YOUNGSTOWN, Ohio (WKBN) — A relative of the man accused of killing a missing Smith Township teen was a confidential informant to police during the investigation, a Smith Township police officer testified Thursday in Mahoning County Common Pleas Court.

Sgt. George Starr, who was a detective in June 2009 for the department when Glenna Jean White disappeared, testified before Judge Maureen Sweeney that the relative of Robert Moore, 51, who faces a murder charge for White’s death, gave him information in 2011 on White’s disappearance and Moore’s connection with it.

White went missing June 2 or 3, 2009 after she was drinking with friends at an Alliance home where Moore was present. Her body has never been found.

Moore was indicted in December by a grand jury after the Portage County Drug Task Force took over the case when they received a tip while doing another investigation. Testimony in the case began Tuesday after a jury was selected Monday.

Prosecutors have said that just before she disappeared, White claimed that Moore tried to rape her, and Moore took her home. When he returned he was covered in mud and blood, prosecutors said. They say the crime mirrors the death of a woman in 1993 at Berlin Lake for which Moore served a 15-year prison term after he pleaded guilty to manslaughter.

Starr, who now heads up patrol operations for the department, testified under direct examination from Assistant Prosecutor Michael Yacovone that he was given the case in August 2010 after he received a call from the Stark County Sheriff’s Office.
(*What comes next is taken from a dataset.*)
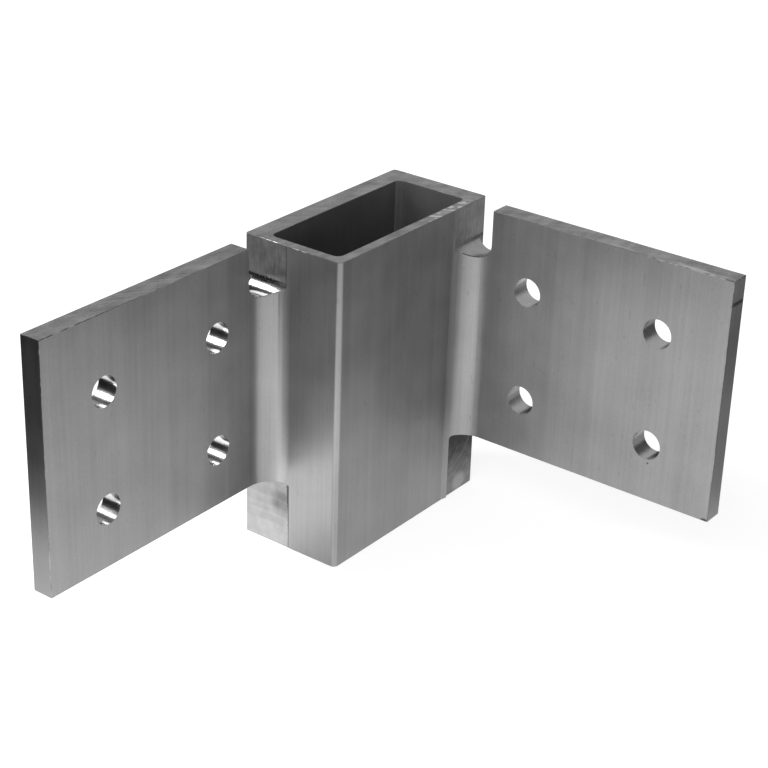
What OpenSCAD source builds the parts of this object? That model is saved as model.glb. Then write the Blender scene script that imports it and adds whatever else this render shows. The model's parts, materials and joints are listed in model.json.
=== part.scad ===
// Frame corner connector: a rectangular post sleeve with two bolt wings at a right angle.
// The origin is the centre of the post socket at the sleeve's lower end, and +Z points up the sleeve.
// The left wing runs towards -X along the sleeve's back, and the right wing towards -Y along its right end.

/* [Post sleeve] */
// Socket, inside, along X
socket_long = 86.4; // [60:0.1:150]
// Socket, inside, along Y
socket_short = 35.6; // [24:0.1:100]
// Radius of the socket's inner corners
socket_corner_r = 3.2; // [1:0.1:8]
// Back wall and right wall, which carry the wings
thick_wall = 9.5; // [6:0.1:16]
// Front wall and left wall
thin_wall = 4.75; // [2.5:0.05:9]
// Height of the sleeve
sleeve_height = 139.7; // [120:0.1:260]
// Radius of the sleeve's front left corner
front_corner_r = 2.4; // [1:0.1:4]
// Radius of the sleeve's other three corners
wing_corner_r = 1.5; // [0.5:0.1:3]

/* [Wings] */
// Length of a wing, from the sleeve's face to its free end
wing_length = 127; // [105:0.5:220]
// Height of a wing, measured down from the sleeve's top
wing_height = 108.4; // [95:0.1:115]
// Thickness of a wing
wing_thickness = 9.5; // [5:0.1:14]
// How far the wing's outer face lies inside the sleeve's outer face
wing_inset = 3.5; // [0.5:0.1:6]
// Radius of the fillet between a wing's inner face and the sleeve
root_fillet_r = 11.1; // [6:0.1:14]
// Height of the small land where that fillet ends on the sleeve
fillet_toe = 0.15; // [0.1:0.05:0.4]

/* [Bolt holes] */
// Diameter of a bolt hole
hole_d = 13.1; // [8:0.1:17]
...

Prosecutors said in opening statements that a woman who was in the Alliance home with White the last time she was seen alive found out in 2010 that she had been declared missing and she made a report with Stark County officials, who in turn alerted Smith Township.

Starr said he talked to the homeowner and witnesses in August 2010 and said Moore was a suspect after he talked to them. He also served a search warrant at the home and asked the state Bureau of Criminal Identification and Investigation for assistance. They helped serve the warrant and took a rug and floor molding looking for blood.

Starr never said what the results were. Moore’s attorney, Jeffrey Haupt, tried to ask him during cross-examination but Yacovone objected, saying that Starr did not perform the tests himself. Judge Sweeney upheld his objection.

Starr said under questioning from Yacovone that when he received the case, he treated it as a homicide because White had been missing for so long.

Starr also said he checked out several tips that White was still alive but none of them turned out to be true. In his opening statement, Haupt said several people had seen White after her disappearance and that law enforcement did a poor job of checking those claims out.

Starr also did not testify as to what the confidential informant told him, but he said the informant sought him out in 2011.

Under questioning from Haupt, Starr said he never sought an indictment of Moore because he wanted more evidence, including White’s body, which has never been found.